Derwent London Fundamentals
Unless you live in London, it is possible that you have not heard of Derwent London, even though it is a leading property investment and development company. This is a category that has provided some good opportunities in the past for spread betting, because of the changes in property values. Derwent London is a large company, valued at over £2 billion, and specializes in London properties. It is registered as a REIT, a real estate investment trust, which gives the company and therefore investors in it preferential tax treatment.
This is a monthly price chart, showing the impact of the economic downturn in 2007 and 2008. From a high of around 2300, the price of shares in Derwent London went down to the 400s. As you can see, it has turned around in recent years, and from a long-term perspective seems to be growing strongly.
The company is about 100 years old, having been originally established in 1913. However, for many years it was the operator of a light railway which closed in 1981. In 1984 it started business again as a property company, and merged in 2007 with London Merchant Securities to become the current Derwent London.
In the same year it registered as a real estate investment trust, a tax category that only came into existence in 2007 in the UK, despite having been used for some years in the United States. To qualify for preferential treatment, REITs must distribute at least 90% of their earnings to the shareholders.
Inevitably, some of Derwent London’s development plans have been contentious, and some have been knocked down by the planners and / or public outcry. But as a major owner of London property, the company should be looking forward to the future. If you look at the shorter-term price charts, you will see a reasonable amount of volatility which can lead to good profits when spread trading.
Derwent London Rolling Daily: How to Spread Bet on Derwent London shares?
The property investment company Derwent London seems to be growing strongly. If you want to take out a long spread bet on the share price, the current quote is 2057 – 2070. You could choose to stake £1.50 per point.
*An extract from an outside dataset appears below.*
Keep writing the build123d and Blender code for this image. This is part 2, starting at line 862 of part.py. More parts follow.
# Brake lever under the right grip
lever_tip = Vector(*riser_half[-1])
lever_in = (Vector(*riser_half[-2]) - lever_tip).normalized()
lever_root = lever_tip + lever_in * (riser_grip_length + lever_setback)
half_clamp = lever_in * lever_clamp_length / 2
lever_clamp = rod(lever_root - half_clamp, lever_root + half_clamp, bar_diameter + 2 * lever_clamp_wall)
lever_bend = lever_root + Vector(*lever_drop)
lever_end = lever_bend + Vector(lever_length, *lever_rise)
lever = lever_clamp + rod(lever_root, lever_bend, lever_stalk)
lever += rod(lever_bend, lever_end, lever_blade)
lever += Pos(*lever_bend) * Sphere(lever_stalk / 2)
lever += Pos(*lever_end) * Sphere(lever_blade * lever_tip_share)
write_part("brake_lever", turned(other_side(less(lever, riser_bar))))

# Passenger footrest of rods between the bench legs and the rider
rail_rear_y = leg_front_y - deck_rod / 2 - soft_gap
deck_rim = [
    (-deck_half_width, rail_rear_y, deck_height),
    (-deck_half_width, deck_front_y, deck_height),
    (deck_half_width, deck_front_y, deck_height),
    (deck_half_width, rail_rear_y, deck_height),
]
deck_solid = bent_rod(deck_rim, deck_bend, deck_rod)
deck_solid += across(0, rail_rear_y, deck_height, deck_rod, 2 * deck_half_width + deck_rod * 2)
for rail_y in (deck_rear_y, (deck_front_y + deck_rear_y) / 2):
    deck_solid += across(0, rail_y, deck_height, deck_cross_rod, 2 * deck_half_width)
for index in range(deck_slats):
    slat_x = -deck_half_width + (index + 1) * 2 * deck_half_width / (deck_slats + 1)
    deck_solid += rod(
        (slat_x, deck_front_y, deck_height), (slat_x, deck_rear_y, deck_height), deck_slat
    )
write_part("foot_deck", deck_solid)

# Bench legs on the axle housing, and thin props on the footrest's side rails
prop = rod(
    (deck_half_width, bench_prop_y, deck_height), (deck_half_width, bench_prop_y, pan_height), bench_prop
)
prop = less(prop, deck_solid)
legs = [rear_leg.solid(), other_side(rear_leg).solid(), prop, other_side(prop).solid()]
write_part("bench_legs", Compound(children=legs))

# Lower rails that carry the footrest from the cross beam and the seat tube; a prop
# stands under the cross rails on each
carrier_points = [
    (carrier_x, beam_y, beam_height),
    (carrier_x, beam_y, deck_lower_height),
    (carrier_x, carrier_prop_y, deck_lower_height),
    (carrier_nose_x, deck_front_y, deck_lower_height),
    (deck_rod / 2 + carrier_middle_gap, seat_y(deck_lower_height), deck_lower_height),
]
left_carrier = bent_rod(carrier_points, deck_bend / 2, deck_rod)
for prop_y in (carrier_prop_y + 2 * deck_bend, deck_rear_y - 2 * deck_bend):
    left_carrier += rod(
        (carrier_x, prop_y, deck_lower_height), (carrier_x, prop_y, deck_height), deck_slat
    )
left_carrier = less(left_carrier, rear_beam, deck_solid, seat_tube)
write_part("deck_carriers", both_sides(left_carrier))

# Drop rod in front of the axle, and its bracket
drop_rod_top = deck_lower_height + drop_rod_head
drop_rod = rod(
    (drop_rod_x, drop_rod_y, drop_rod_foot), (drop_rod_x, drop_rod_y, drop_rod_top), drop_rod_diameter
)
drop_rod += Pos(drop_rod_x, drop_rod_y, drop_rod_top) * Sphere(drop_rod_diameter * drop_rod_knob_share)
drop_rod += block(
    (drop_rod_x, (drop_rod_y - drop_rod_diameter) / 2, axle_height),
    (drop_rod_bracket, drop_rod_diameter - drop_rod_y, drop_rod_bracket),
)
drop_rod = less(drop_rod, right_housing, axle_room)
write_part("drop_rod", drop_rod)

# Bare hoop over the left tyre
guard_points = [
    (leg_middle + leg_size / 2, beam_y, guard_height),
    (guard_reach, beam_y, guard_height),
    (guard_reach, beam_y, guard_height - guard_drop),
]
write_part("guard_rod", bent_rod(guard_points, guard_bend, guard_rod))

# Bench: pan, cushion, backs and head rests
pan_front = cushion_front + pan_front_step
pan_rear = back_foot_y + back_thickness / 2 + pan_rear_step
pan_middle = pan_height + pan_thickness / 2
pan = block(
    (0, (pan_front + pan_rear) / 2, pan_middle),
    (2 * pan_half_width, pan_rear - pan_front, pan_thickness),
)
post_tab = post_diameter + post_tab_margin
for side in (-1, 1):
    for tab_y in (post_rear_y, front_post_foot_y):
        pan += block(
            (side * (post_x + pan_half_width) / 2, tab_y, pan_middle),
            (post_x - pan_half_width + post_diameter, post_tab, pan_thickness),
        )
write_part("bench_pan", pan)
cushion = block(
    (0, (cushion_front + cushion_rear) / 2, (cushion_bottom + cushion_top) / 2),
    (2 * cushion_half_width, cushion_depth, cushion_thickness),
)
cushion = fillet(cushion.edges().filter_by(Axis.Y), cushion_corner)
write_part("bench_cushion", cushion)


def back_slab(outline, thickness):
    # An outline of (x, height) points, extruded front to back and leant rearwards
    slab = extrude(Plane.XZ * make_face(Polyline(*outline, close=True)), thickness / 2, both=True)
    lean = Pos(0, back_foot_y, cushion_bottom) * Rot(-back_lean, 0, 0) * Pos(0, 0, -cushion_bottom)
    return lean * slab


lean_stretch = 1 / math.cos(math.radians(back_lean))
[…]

If there is a favourable outcome to your bet, you may find that you are able to close the bet to lock in your winnings when the price is 2213 – 2226. Although your spread betting provider will advise you how much you have won, you should be able to work it out for yourself for your records. Your long bet was placed at the buying price of 2070. It closed at the selling price of 2213. That means you have gained 2213 minus 2070 points. This works out to 143 points. Multiply this by £1.50 to find that your winnings are £214.50. As this is a rolling daily bet, you may not find that your account increases by exactly this amount. Typically your spread betting provider will charge you a small amount each evening when the bet is rolled over.
If the spread bet does not work out in your favour, you must be sure to close your bet to curtail your losses. You might see the price drop down to 1986 – 1999 before you end the trade. This time your closing price was 1986, so taking that away from the opening price of 2070 you would find that you have lost 84 points. For your chosen size of stake, this would be £126.
One way to make sure that your bet, if losing, is closed quickly, is to use a stop loss order. This tells your broker to close the trade without referring back to you. A stop loss order in this case might have closed the bet at 2007 – 2020. This time the closing price is 2007, so the points difference is 63, which would cost you £94.50 on your current wager.
Derwent London Quarterly Futures Bet
The futures style spread bet is appropriate if you think the price will change over a few weeks or months. After a few weeks of a rolling daily bet, you will find that the rollover charges start to mount up, and there are no separate charges with a futures style bet. The current price for the far quarter on Derwent London is 2071 – 2086. Should you decide that the price will go up, you could place a buy bet at 2086, staking perhaps £2.50 per point.
Suppose for the sake of example that you are correct, and the price goes up to 2222 – 2236 in a few weeks. If you close the bet now, then you will have gained 2222 minus 2086 points, which is 136 points. As you chose to stake £2.50 per point, you have profited by £340.
However, you should not expect to win all of your spread trades, so as an alternative assume that the price goes down to 1978 – 1992. You may choose to close your bet and accept the loss, simply to avoid the price falling further. Your starting price was 2086, and the closing price was 1978. The difference between these is 108 points, which for this wager would cost you £270.
Many spread betters decide to use a stop loss order on every trade, merely so that they do not need to keep such a close eye on the market price, knowing that the bet will be closed for them if it drops to a certain level. In this case, you might find that a stoploss order would close your losing bet when it falls to 2003 – 2017. As before, your starting price was 2086, but this time the closing price was 2003. As this is a difference of 83 points, your loss would be £207.50.